“What would you do if you were not in science?” the principal investigator asked me during a postdoc interview in Denver many years ago. I hadn’t really thought about it before. Construction? I had spent some summers in college as a frame carpenter and gotten pretty good at it. A musician? Appealing—I’m not too bad on blues harmonica—but I knew I wasn’t good enough to make a living at it. “A mailman,” I blurted out, “so I could walk around all day and think about things.” I’m not sure where the idea came from; I had just flown from New Orleans—where I completed my Ph.D.—to the Mile High City, so I was probably a bit lightheaded at the time. Little did I know then that, after a 30-year career in science, I would in fact end up as a letter carrier, making a difference in a way I never would have expected.
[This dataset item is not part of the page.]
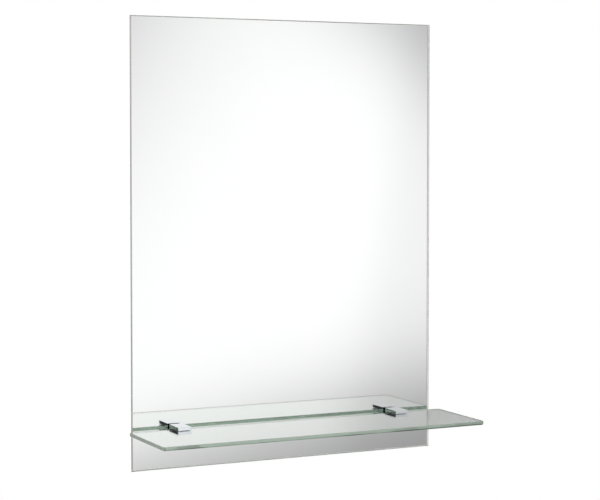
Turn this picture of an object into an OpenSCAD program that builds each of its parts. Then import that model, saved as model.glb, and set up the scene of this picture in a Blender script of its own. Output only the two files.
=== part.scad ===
// Frameless wall mirror with a glass shelf that two chrome clamps hold by its back edge.
// X runs along the mirror, Y runs into the wall and Z is up, in millimetres.
// The wall is the plane Y = 0, and the origin is midway between the round holes of the two keyholes.

/* [Mirror] */
// Width of the mirror glass
mirror_w = 450; // [400:10:800]
// Height of the mirror glass
mirror_h = 600; // [400:10:1000]
// Thickness of the mirror glass
mirror_t = 4; // [3:1:6]
// Chamfer ground along every edge of the mirror glass
mirror_arris = 1.2; // [0.2:0.1:1.4]
// Thickness of the silvering with the paint over it
backing_t = 0.15; // [0.1:0.05:0.3]
// Width of bare glass left round the silvering
backing_inset = 0.3; // [0.2:0.1:2]
// Gap between the back of the mirror and the wall
wall_gap = 7; // [7:0.5:12]

/* [Shelf] */
// Length of the shelf
shelf_w = 468; // [400:1:800]
// Depth of the shelf from its back edge to its front edge
shelf_d = 123; // [80:1:180]
// Thickness of the shelf
shelf_t = 5; // [4:1:8]
// Radius of the shelf's corners, seen from above
shelf_corner_r = 2; // [1.5:0.5:20]
// Radius of the shelf's polished edges
shelf_edge_r = 1.2; // [0.5:0.1:1.8]
// Height of the shelf's middle plane above the mirror's bottom edge
shelf_rise = 52.5; // [30:0.5:200]
// Gap between the mirror and the shelf's back edge
shelf_gap = 13; // [12:1:20]

/* [Clamps] */
// Distance between the two clamps
clamp_spacing = 326; // [200:1:360]
// Width of a clamp along the mirror
clamp_w = 19; // [16:1:26]
// Reach of a clamp from the mirror to its front face
clamp_d = 32; // [30:1:40]
// Thickness of each of the two jaws
jaw_t = 4.5; // [4:0.5:7]
// Radius of the clamp's front corners, seen from above
clamp_corner_r = 1; // [0.8:0.2:5]
// Radius of the clamp's other edges
clamp_edge_r = 0.5; // [0.3:0.1:0.8]
// Thickness of a jaw's soft liner
liner_t = 0.8; // [0.6:0.1:1.5]
// How far a liner stands out of its seat in the jaw
liner_proud = 0.3; // [0.2:0.1:0.6]
// Thickness of the gasket between a clamp and the mirror
front_gasket_t = 0.5; // [0.5:0.25:1.5]

/* [Clamp screws] */
// Nominal diameter of the screw that holds a clamp
screw_d = 4; // [4:1:5]
// Length of that screw under its head
screw_length = 14; // [12:1:16]
// Diameter of the pan head
head_d = 8; // [7:0.5:9]
// Height of the pan head
head_h = 3; // [2:0.1:3.2]
// Thickness of the large steel washer
washer_t = 1; // [0.8:0.1:1.2]
// Diameter of the large steel washer
washer_d = 12; // [9:1:14]
// Thickness of the rubber washer behind the glass
rear_gasket_t = 1; // [0.5:0.1:1.5]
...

I first became inspired by the idea that my work could make a positive, practical impact in the world after I transitioned from academia to biotech. I had initially been attracted to scientific research by the fun of solving problems and discovering something new. During my Ph.D. and postdoctoral research, that meant uncovering the mechanisms certain viruses use to replicate in cells. But as I started in biotech and my work became more applied, I realized that my research could lead to potential treatments for human disease. I worked on developing gene therapy approaches to treat osteoarthritis and restenosis, antiviral drugs against hepatitis B and C, and—in a late-career return to academia—a less costly vaccine for human papillomavirus (HPV).
Still, none of my projects resulted in anything tangible to help people. I also became accustomed to being bounced around by forces that felt outside of my control and to taking career opportunities as they came up. My first biotech job ended when the company restructured and my position was eliminated. I landed a job at another biotech company, but just 1 year in, it went bankrupt and I was laid off. Next, I secured a “senior postdoc” in academia—which lasted until Congress instigated sequestration in 2013, the grant that funded my project was cut, and I was out of a job again. Eventually, after some part-time consulting work with a few small startups, I decided I needed something more substantial and permanent.
I felt I still had some good years left, and that I had not yet made a difference in society, but I wasn’t able to find another full-time position in a science-related field. I started to ponder that question from my postdoc interview all those years ago. What else could I do besides science? How could I still make a meaningful contribution?
I’m trained as a virologist [but] it is in my new role that I am considered an ‘essential worker.’
I decided to completely change gears and get a job as a letter carrier for the United States Postal Service. Even by my standards of adaptability, this last change was pretty dramatic—and a little hard to get used to. I have a Ph.D. and 30 years of experience conducting scientific research, yet here I am, delivering mail. But I try to keep an open mind. Although I miss research, I do enjoy getting to walk around and think about things. What would my life look like if, after my first biotech furlough, I had taken that interview for a director of biology position in San Francisco? Will that HPV vaccine patent I co-authored ever amount to anything? Why is my car making that noise?
Lately I’ve been thinking about the COVID-19 pandemic and my career. It’s ironic that although I’m trained as a virologist—surely an essential skill these days—it is in my new role that I am considered an “essential worker.” I certainly hope I’m helping in the fight against COVID-19 by delivering election ballots, medicines, and checks (among the bills, too, of course). Truth be told, I believe I am making a more direct and positive impact on people’s lives now than when I was in science. Finding out that viral protein X interacts with cellular protein Y was cool—but it doesn’t touch the average person on the street the way getting the mail does.